▶ _WRITTEN REQUEST_
Starting at the line that contains "Reconstruct the object", print every remaining line of the entries, unchanged, and output nothing more.

▶ _LISTED RECORDS_

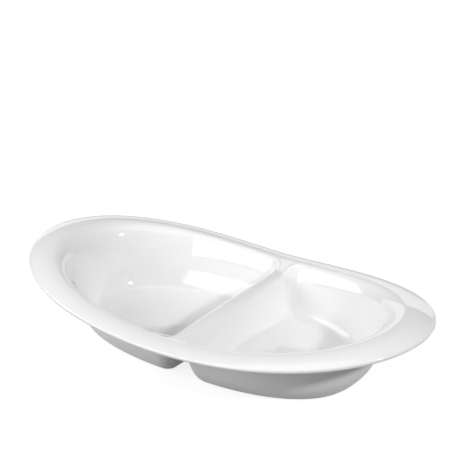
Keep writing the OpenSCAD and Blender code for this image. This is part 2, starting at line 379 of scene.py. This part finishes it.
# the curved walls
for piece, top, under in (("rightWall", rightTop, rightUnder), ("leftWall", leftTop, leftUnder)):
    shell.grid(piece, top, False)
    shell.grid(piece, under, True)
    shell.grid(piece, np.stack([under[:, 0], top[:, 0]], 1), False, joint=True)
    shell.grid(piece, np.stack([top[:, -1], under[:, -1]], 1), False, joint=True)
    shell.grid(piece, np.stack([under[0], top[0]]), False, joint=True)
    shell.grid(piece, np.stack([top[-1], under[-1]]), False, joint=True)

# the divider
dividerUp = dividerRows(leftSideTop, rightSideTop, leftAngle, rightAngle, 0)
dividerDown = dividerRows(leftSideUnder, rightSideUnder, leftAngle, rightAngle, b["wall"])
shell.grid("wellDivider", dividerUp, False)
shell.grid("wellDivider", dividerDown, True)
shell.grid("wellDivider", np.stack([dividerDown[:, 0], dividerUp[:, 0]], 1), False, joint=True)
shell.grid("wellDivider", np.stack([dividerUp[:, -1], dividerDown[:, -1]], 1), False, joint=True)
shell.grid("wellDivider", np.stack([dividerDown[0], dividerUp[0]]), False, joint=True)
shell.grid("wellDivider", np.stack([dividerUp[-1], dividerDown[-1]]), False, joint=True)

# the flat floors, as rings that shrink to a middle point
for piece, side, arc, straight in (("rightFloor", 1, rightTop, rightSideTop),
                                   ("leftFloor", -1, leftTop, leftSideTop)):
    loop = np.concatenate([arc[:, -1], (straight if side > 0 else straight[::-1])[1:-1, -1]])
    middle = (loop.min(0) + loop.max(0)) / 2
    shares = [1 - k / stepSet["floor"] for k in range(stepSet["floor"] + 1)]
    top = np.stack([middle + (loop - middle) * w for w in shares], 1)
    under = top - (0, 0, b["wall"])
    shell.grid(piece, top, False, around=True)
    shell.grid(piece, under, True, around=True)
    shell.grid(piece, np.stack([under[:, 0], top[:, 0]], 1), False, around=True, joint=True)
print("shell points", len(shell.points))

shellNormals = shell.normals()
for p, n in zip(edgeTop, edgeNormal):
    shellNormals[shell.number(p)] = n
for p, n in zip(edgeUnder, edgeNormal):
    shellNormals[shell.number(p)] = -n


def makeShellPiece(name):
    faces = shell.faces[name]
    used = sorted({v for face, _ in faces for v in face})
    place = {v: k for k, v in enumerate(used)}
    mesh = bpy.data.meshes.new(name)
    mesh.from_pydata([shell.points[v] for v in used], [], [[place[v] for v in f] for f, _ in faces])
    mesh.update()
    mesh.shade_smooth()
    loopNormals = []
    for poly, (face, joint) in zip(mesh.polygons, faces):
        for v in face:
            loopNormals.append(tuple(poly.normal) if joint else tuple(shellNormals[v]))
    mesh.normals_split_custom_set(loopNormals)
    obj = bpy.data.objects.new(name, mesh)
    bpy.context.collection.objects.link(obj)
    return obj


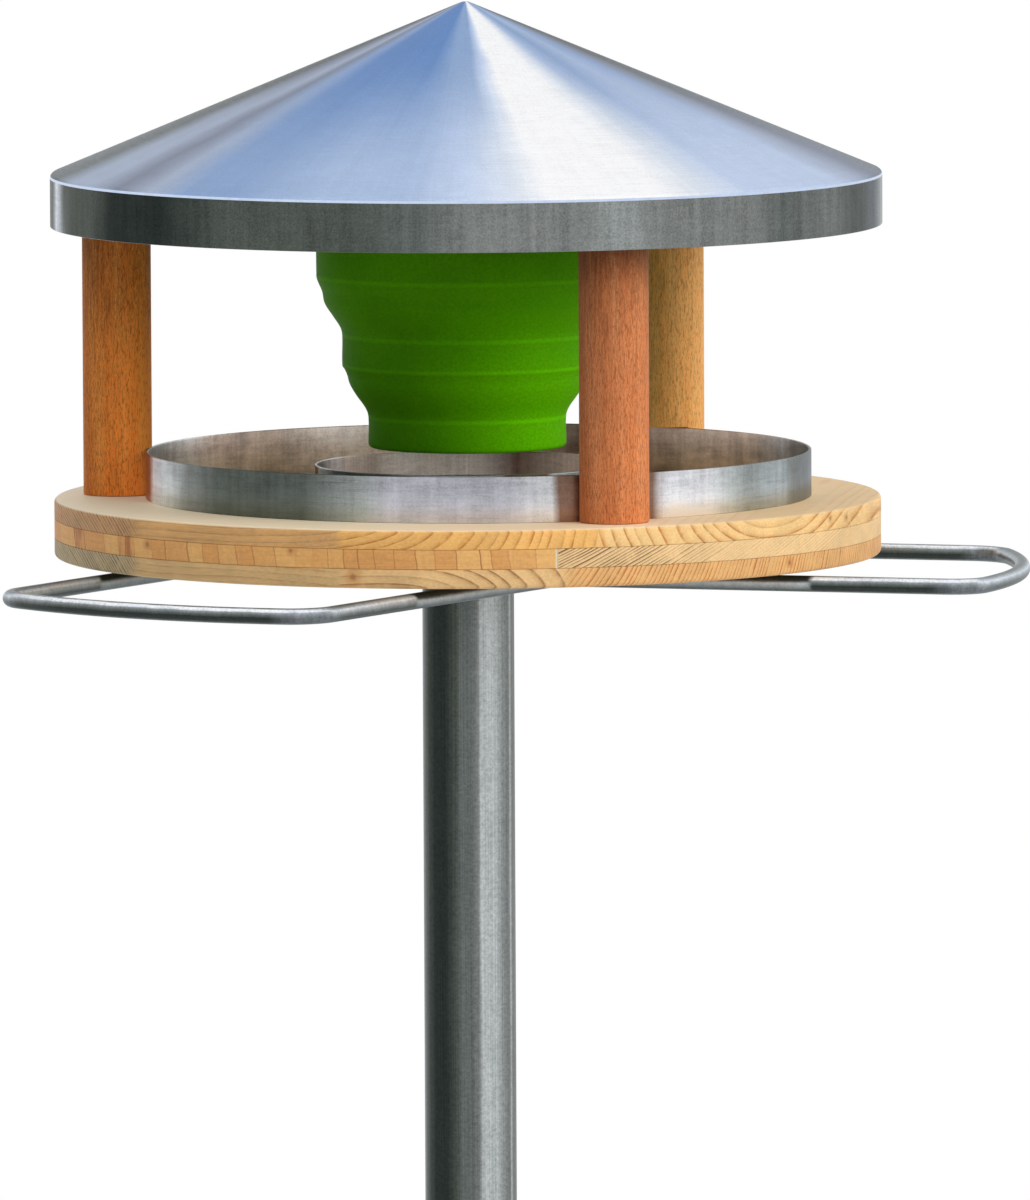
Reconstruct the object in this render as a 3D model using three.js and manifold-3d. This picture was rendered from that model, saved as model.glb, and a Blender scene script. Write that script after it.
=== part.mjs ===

▶ _RESULT FOR THIS EXERCISE_
Reconstruct the object in this render as a 3D model using three.js and manifold-3d. This picture was rendered from that model, saved as model.glb, and a Blender scene script. Write that script after it.
=== part.mjs ===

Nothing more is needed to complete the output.